WHAT IS BEING ASKED: Quote the whole listing verbatim.

[START PROVIDED MATERIAL]

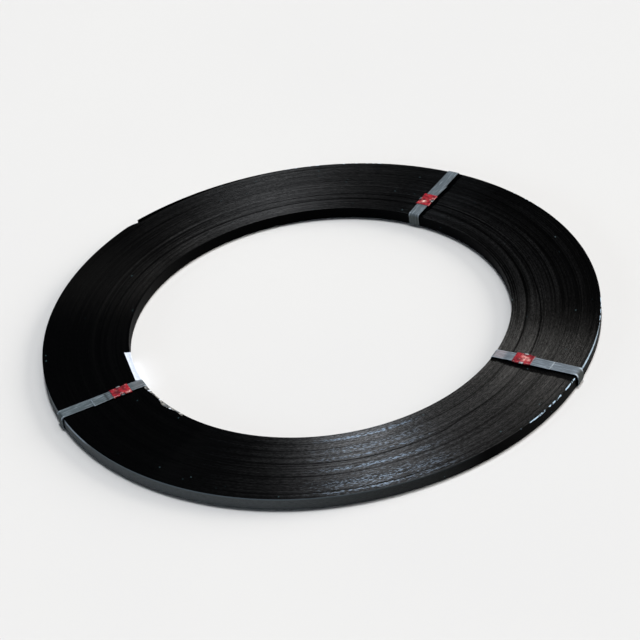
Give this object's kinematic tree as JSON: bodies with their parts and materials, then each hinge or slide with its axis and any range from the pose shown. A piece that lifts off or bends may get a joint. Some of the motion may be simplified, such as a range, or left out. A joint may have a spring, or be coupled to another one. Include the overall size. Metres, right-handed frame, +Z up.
{
  "type": "coil of steel strapping",
  "caption": "Flat ring of black painted steel strap wound ribbon fashion round an open bore, held by strap ties with crimped red seals.",
  "frame": {"origin": "on the bore's axis, on the floor under the feet of the three ties", "axes": "+Z up along the bore's axis; +X to the right and -Y towards the viewer, with the right-hand tie in front and the loose outer end of the strap at the back on the left"},
  "size_m": [0.5934, 0.5942, 0.0164],
  "materials": {
    "black_strap": "satin",
    "tie_steel": "satin",
    "red_seal": "gloss",
    "label_paper": "matte"
  },
  "bodies": {
    "root": {"strap_coil": "black_strap", "tie_left": "tie_steel", "tie_back": "tie_steel", "tie_right": "tie_steel", "seal_left": "red_seal", "seal_back": "red_seal", "seal_right": "red_seal", "inner_edge_label": "label_paper"}
  },
  "joints": []
}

[END PROVIDED MATERIAL]

FULL SOLUTION:
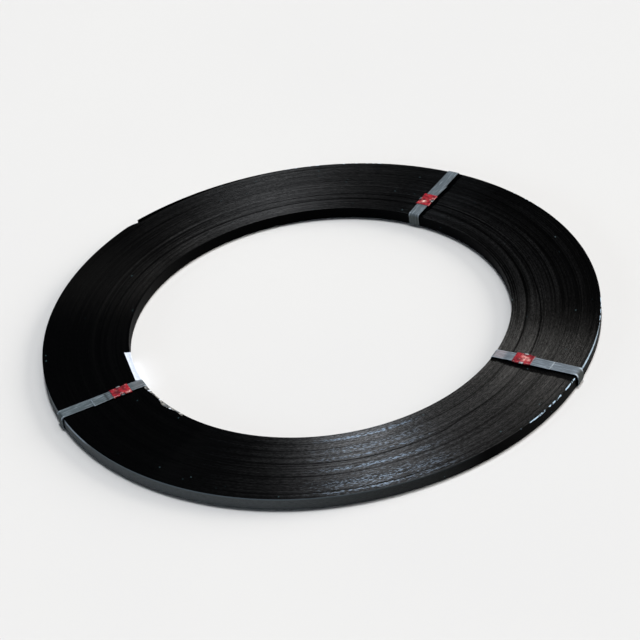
Give this object's kinematic tree as JSON: bodies with their parts and materials, then each hinge or slide with its axis and any range from the pose shown. A piece that lifts off or bends may get a joint. Some of the motion may be simplified, such as a range, or left out. A joint may have a spring, or be coupled to another one. Include the overall size. Metres, right-handed frame, +Z up.
{
  "type": "coil of steel strapping",
  "caption": "Flat ring of black painted steel strap wound ribbon fashion round an open bore, held by strap ties with crimped red seals.",
  "frame": {"origin": "on the bore's axis, on the floor under the feet of the three ties", "axes": "+Z up along the bore's axis; +X to the right and -Y towards the viewer, with the right-hand tie in front and the loose outer end of the strap at the back on the left"},
  "size_m": [0.5934, 0.5942, 0.0164],
  "materials": {
    "black_strap": "satin",
    "tie_steel": "satin",
    "red_seal": "gloss",
    "label_paper": "matte"
  },
  "bodies": {
    "root": {"strap_coil": "black_strap", "tie_left": "tie_steel", "tie_back": "tie_steel", "tie_right": "tie_steel", "seal_left": "red_seal", "seal_back": "red_seal", "seal_right": "red_seal", "inner_edge_label": "label_paper"}
  },
  "joints": []
}